One thing that would set it apart is the ability to extend the focal length further with TCs. For the target audience, that may be sufficient.
that's true, I agree
Consider the Canon 600/4L IS that went from 5.4 kg (MkI) to 3.9 kg (MkII) to 3.1 kg (MkIII, RF) without DO. The 600/4 DO prototype from 2015 (between II and III) was much shorter but reportedly just under 3 kg.
I know, Canon revolutionized the common tele lens design with the EF 600/4 III by moving main parts of the front lens elements (for corrections) back to the middle of the lens, what allowed for much smaller and lighter lens elements (and a much better balance). Sony and Nikon copied that idea with their latest 600/4 lenses, of course in a way they could work around Canon's patents. Nikon upped it by adding a built-in 1.4x TC, what made their Z 600/4 a bit heavier - but this is a smart move, no question, like Canon did it when they brought out their EF 200-400/4 zoom.

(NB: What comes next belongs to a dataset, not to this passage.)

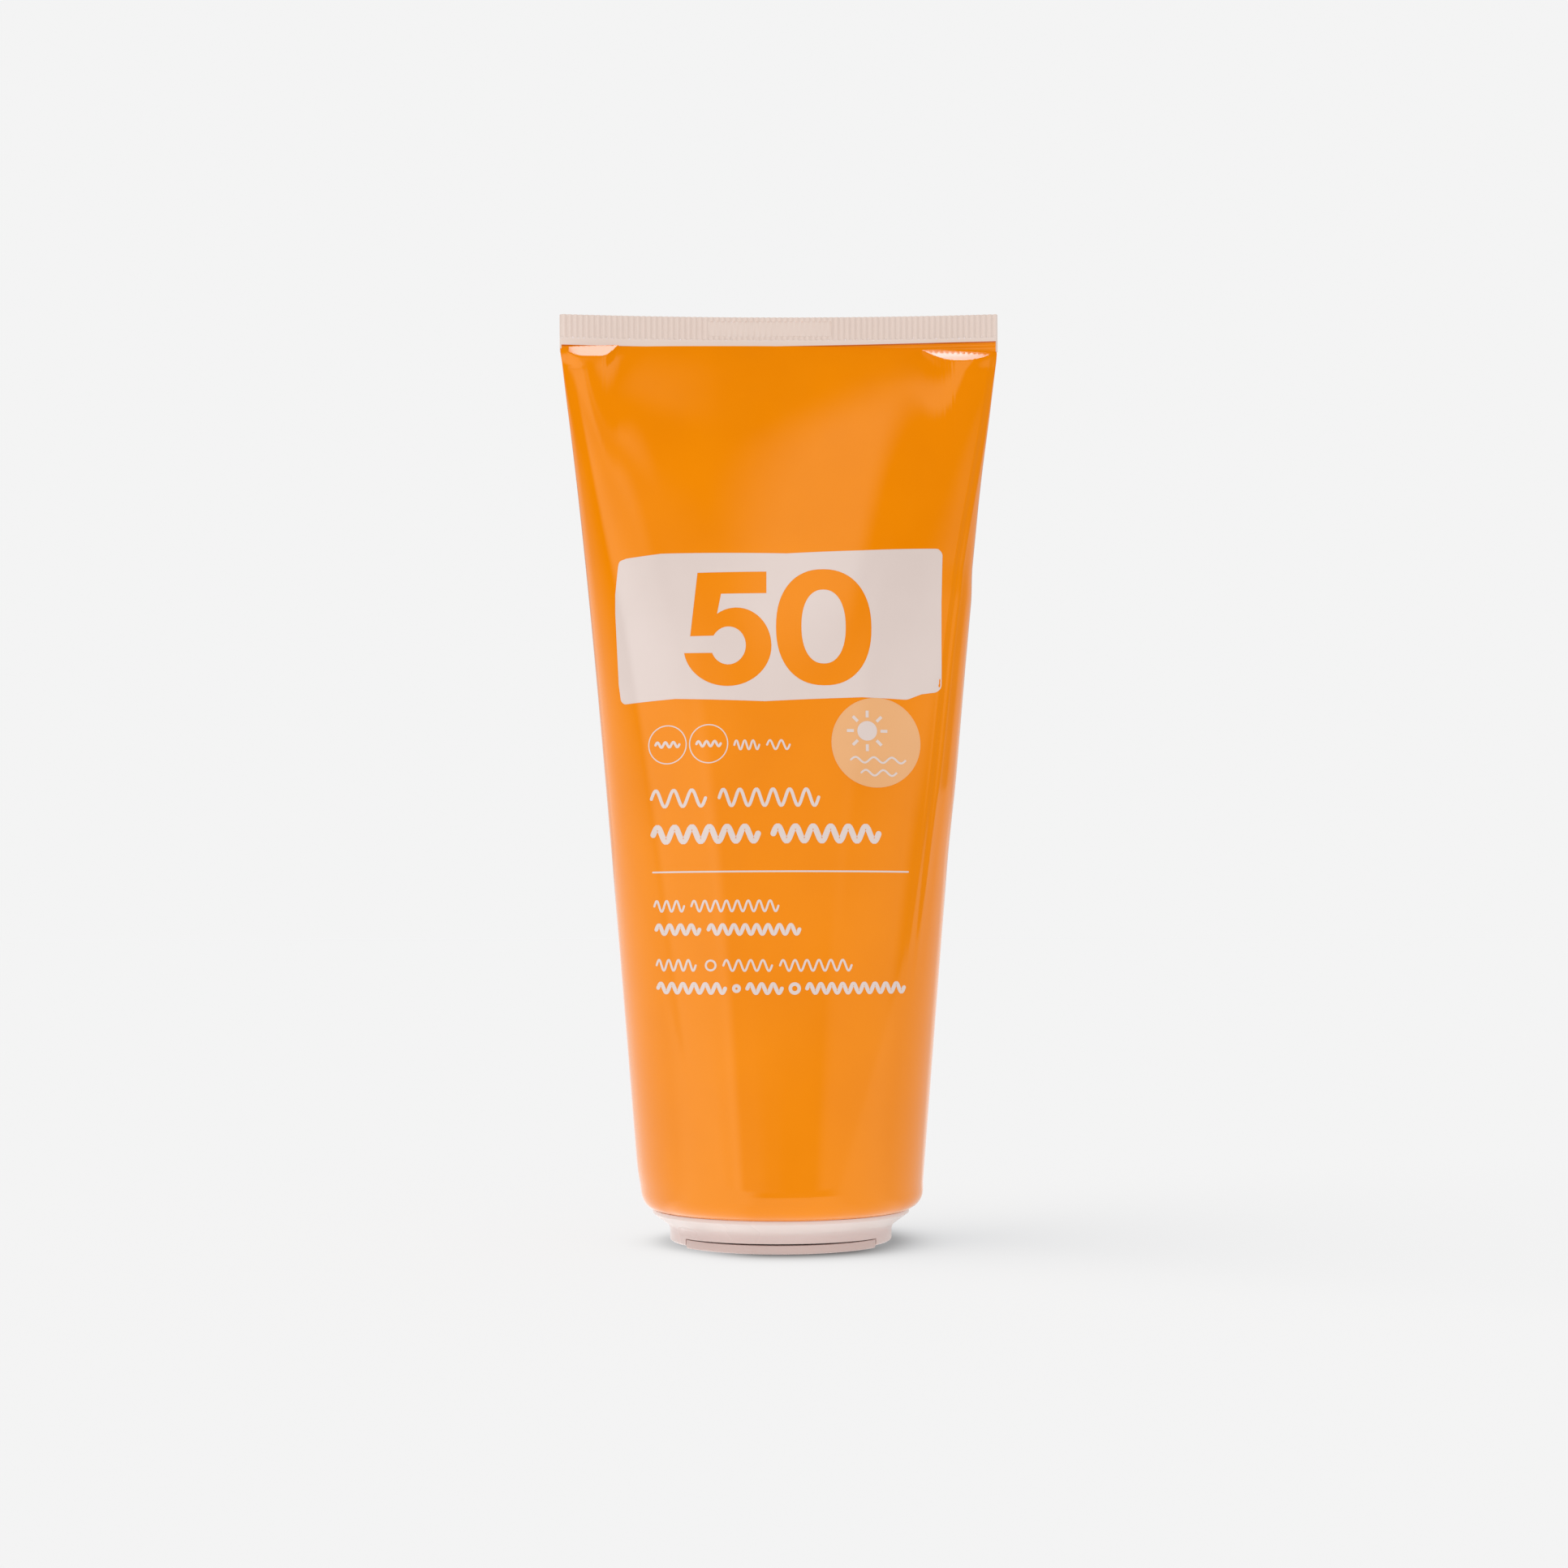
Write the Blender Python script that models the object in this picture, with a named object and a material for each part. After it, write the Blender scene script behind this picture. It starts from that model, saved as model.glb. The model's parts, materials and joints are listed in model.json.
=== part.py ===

The supertele lenses all used to have a meniscus lens in front (essentially a flat piece of glass to protect the first refractive element, a permanent clear front filter). Dropping those from the design was a significant part of the weight saving for both Canon and Nikon lenses.
Yepp, my old battered EF 500/4.5 still has one.
So, a 300-600/5.6 DO would probably weigh in somewhere close to the existing 100-300/2.8, but could be shorter. Personally, though a conventional 300-600/5.6 would not really interest me, a DO version that was shorter than my 100-300/2.8 (or even the same length) would tempt me.
Well, I guess we'll have to wait and see with what Canon comes up (if), but it is always fun to speculate with all of you here in these threads.